▶ Written task: Repeat, please, only the lines from the top of the data down to the line with "socket.default_value = value"; include both of those lines.

[Rows from a 3D modeling dataset]

::::::::

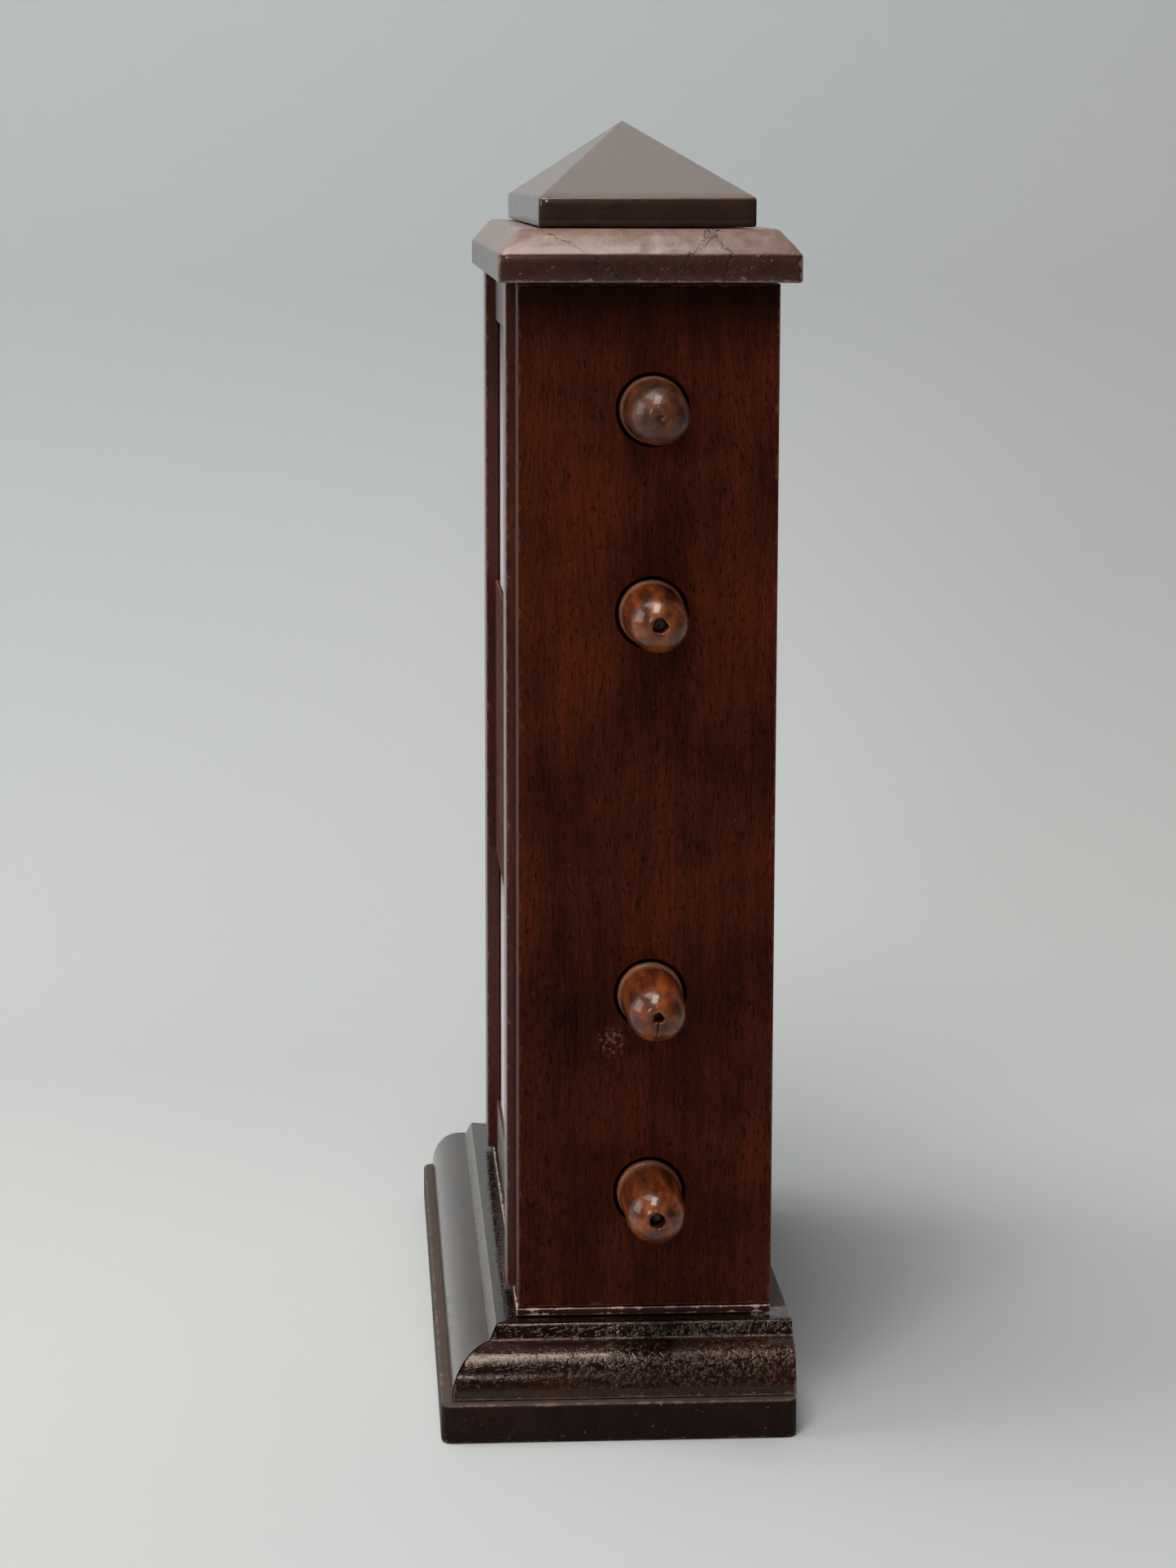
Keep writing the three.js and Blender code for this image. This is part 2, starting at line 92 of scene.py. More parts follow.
class Shader:
    """A material's node tree, made one node at a time."""

    def __init__(self, name):
        self.material = bpy.data.materials.new(name)
        self.material.use_nodes = True
        self.tree = self.material.node_tree
        self.surface = self.tree.nodes["Principled BSDF"]
        self.object_space = self.node("ShaderNodeTexCoord").outputs["Object"]

    def put(self, socket, value):
        """Links a socket to another node's output, or sets its own value."""
        if isinstance(value, bpy.types.NodeSocket):
            self.tree.links.new(value, socket)
        else:
            socket.default_value = value

    def node(self, kind, inputs=None, **settings):
        """A new node of a kind, with its settings made and its inputs put."""
        made = self.tree.nodes.new(kind)
        for key, value in settings.items():
            setattr(made, key, value)
        for key, value in (inputs or {}).items():
            self.put(made.inputs[key], value)
        return made

    def math(self, operation, first, second=0.0, third=0.0):
        inputs = {0: first, 1: second, 2: third}
        return self.node("ShaderNodeMath", inputs, operation=operation).outputs[0]

    def vector(self, operation, first, second):
        made = self.node("ShaderNodeVectorMath", {0: first, 1: second}, operation=operation)
        return made.outputs[0]

    def noise(self, place, scale=1.0, detail=2.0, roughness=0.5):
        inputs = {"Vector": place, "Scale": scale, "Detail": detail, "Roughness": roughness}
        return self.node("ShaderNodeTexNoise", inputs).outputs[0]

    def cells(self, place, scale):
        """The distance to the nearest wall between random cells."""
        inputs = {"Vector": place, "Scale": scale}
        made = self.node("ShaderNodeTexVoronoi", inputs, feature="DISTANCE_TO_EDGE")
        return made.outputs["Distance"]

    def between(self, value, low, high):
        """0 below low and 1 above high, with a smooth step from one to the other."""
        inputs = {"Value": value, "From Min": low, "From Max": high}
        kind = "ShaderNodeMapRange"
        return self.node(kind, inputs, interpolation_type="SMOOTHSTEP").outputs["Result"]

    def ramp(self, value, *stops):
        """Colours between stops, which are (value, colour) pairs."""
        made = self.node("ShaderNodeValToRGB", {"Fac": value})
        elements = made.color_ramp.elements
        while len(elements) < len(stops):
            elements.new(0.5)
        for element, (place, colour) in zip(elements, stops):
            element.position = place
            element.color = (*colour, 1.0)
        return made.outputs["Color"]

    def mix(self, share, first, second):
        """A share of the second colour over the first."""
        made = self.node("ShaderNodeMix", data_type="RGBA")
        self.put(made.inputs[0], share)
        for index, value in ((6, first), (7, second)):
            self.put(made.inputs[index], (*value, 1.0) if isinstance(value, tuple) else value)
        return made.outputs[2]

    def split(self, vector):
        """The x, y and z of a vector."""
        return self.node("ShaderNodeSeparateXYZ", {0: vector}).outputs

    def length(self, vector):
        made = self.node("ShaderNodeVectorMath", {0: vector}, operation="LENGTH")
        return made.outputs["Value"]

    def bump(self, height, depth, strength=1.0):
        """Shades the surface as if it stood height times depth higher."""
        inputs = {"Height": height, "Distance": depth, "Strength": strength}
        normal = self.node("ShaderNodeBump", inputs).outputs["Normal"]
        self.put(self.surface.inputs["Normal"], normal)

    def set(self, **values):
        """Puts values on the surface's own sockets, named with _ for each space."""
        for key, value in values.items():
            self.put(self.surface.inputs[key.replace("_", " ")], value)


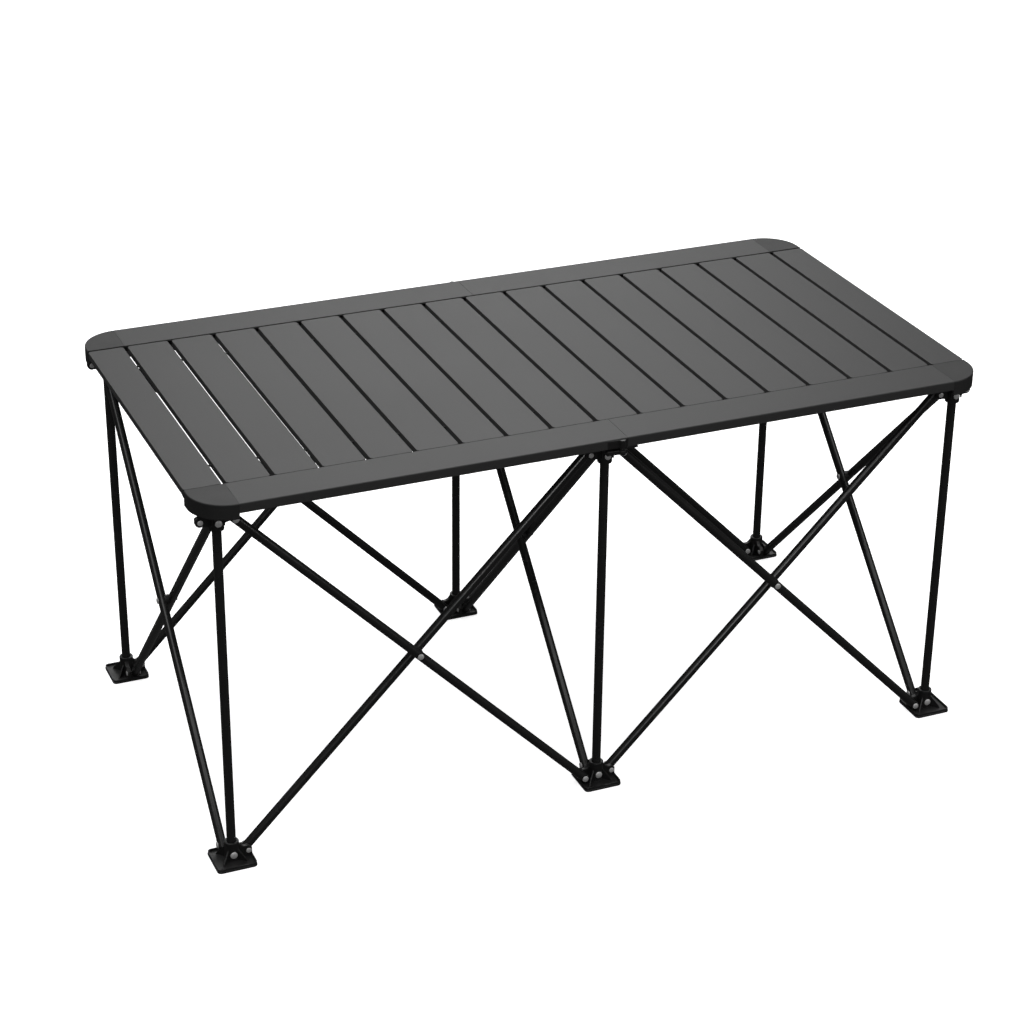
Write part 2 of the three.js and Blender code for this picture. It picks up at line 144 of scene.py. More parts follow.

::::::::

▶ Solution to this exercise:
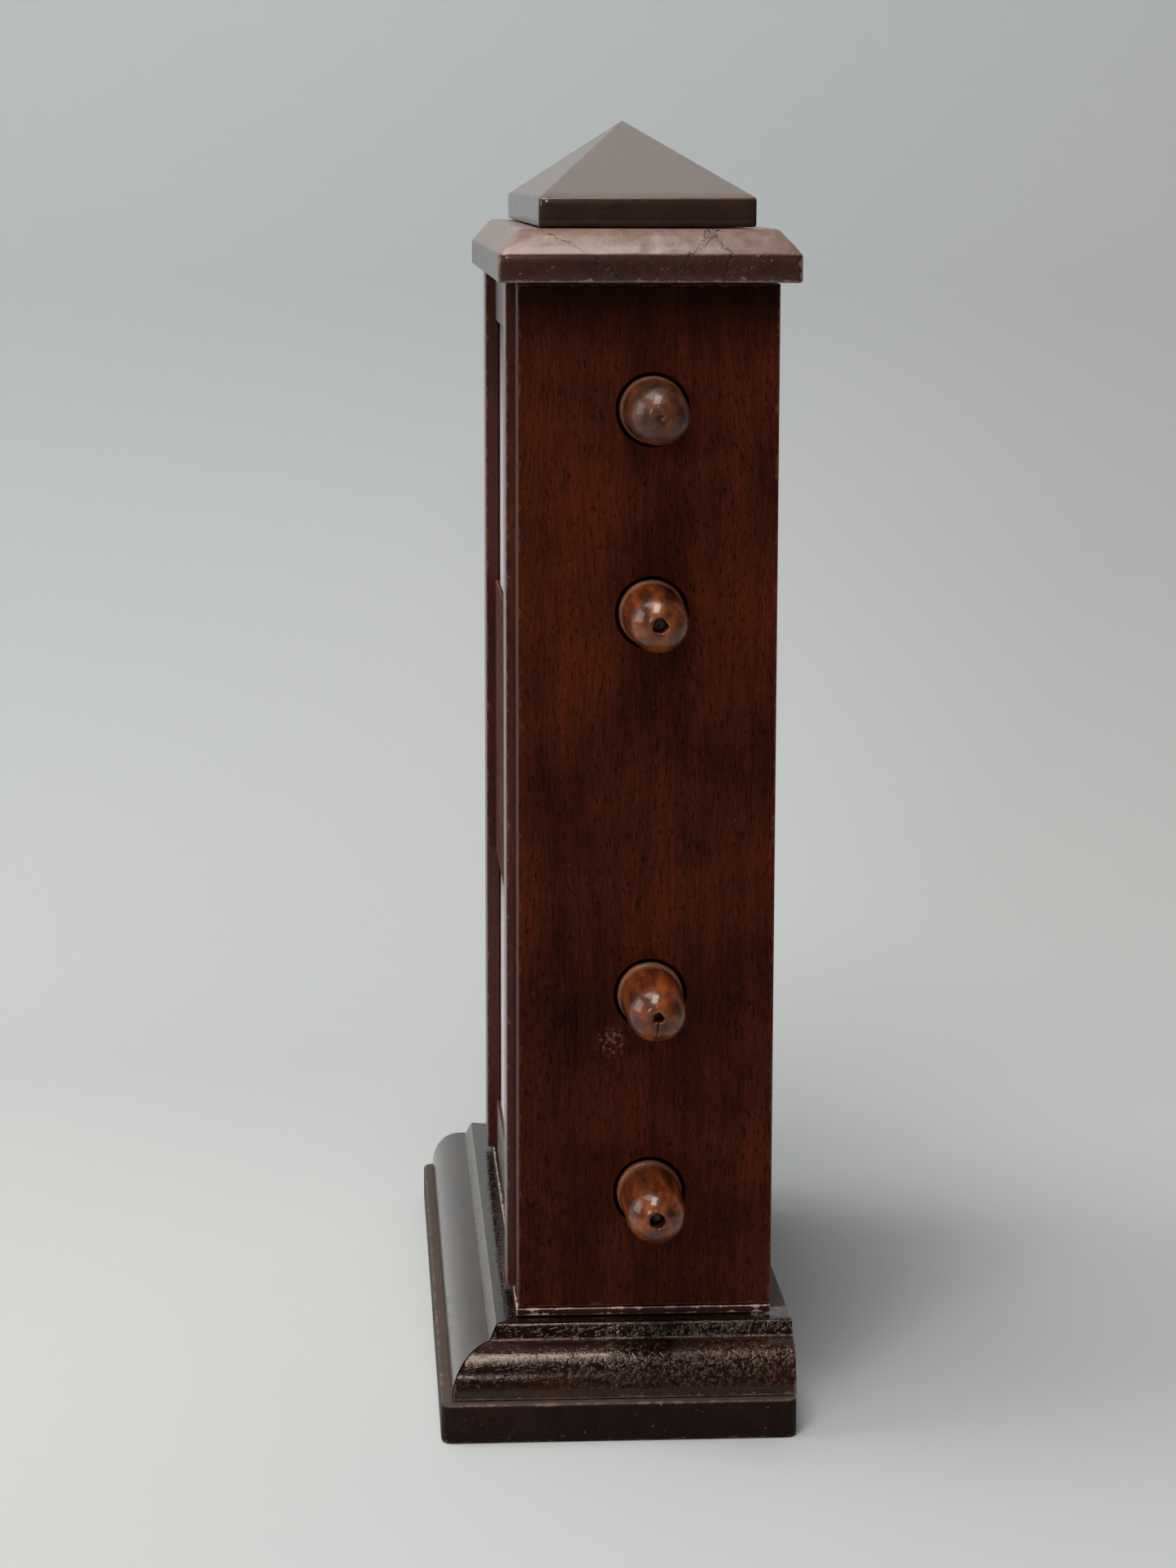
Keep writing the three.js and Blender code for this image. This is part 2, starting at line 92 of scene.py. More parts follow.
class Shader:
    """A material's node tree, made one node at a time."""

    def __init__(self, name):
        self.material = bpy.data.materials.new(name)
        self.material.use_nodes = True
        self.tree = self.material.node_tree
        self.surface = self.tree.nodes["Principled BSDF"]
        self.object_space = self.node("ShaderNodeTexCoord").outputs["Object"]

    def put(self, socket, value):
        """Links a socket to another node's output, or sets its own value."""
        if isinstance(value, bpy.types.NodeSocket):
            self.tree.links.new(value, socket)
        else:
            socket.default_value = value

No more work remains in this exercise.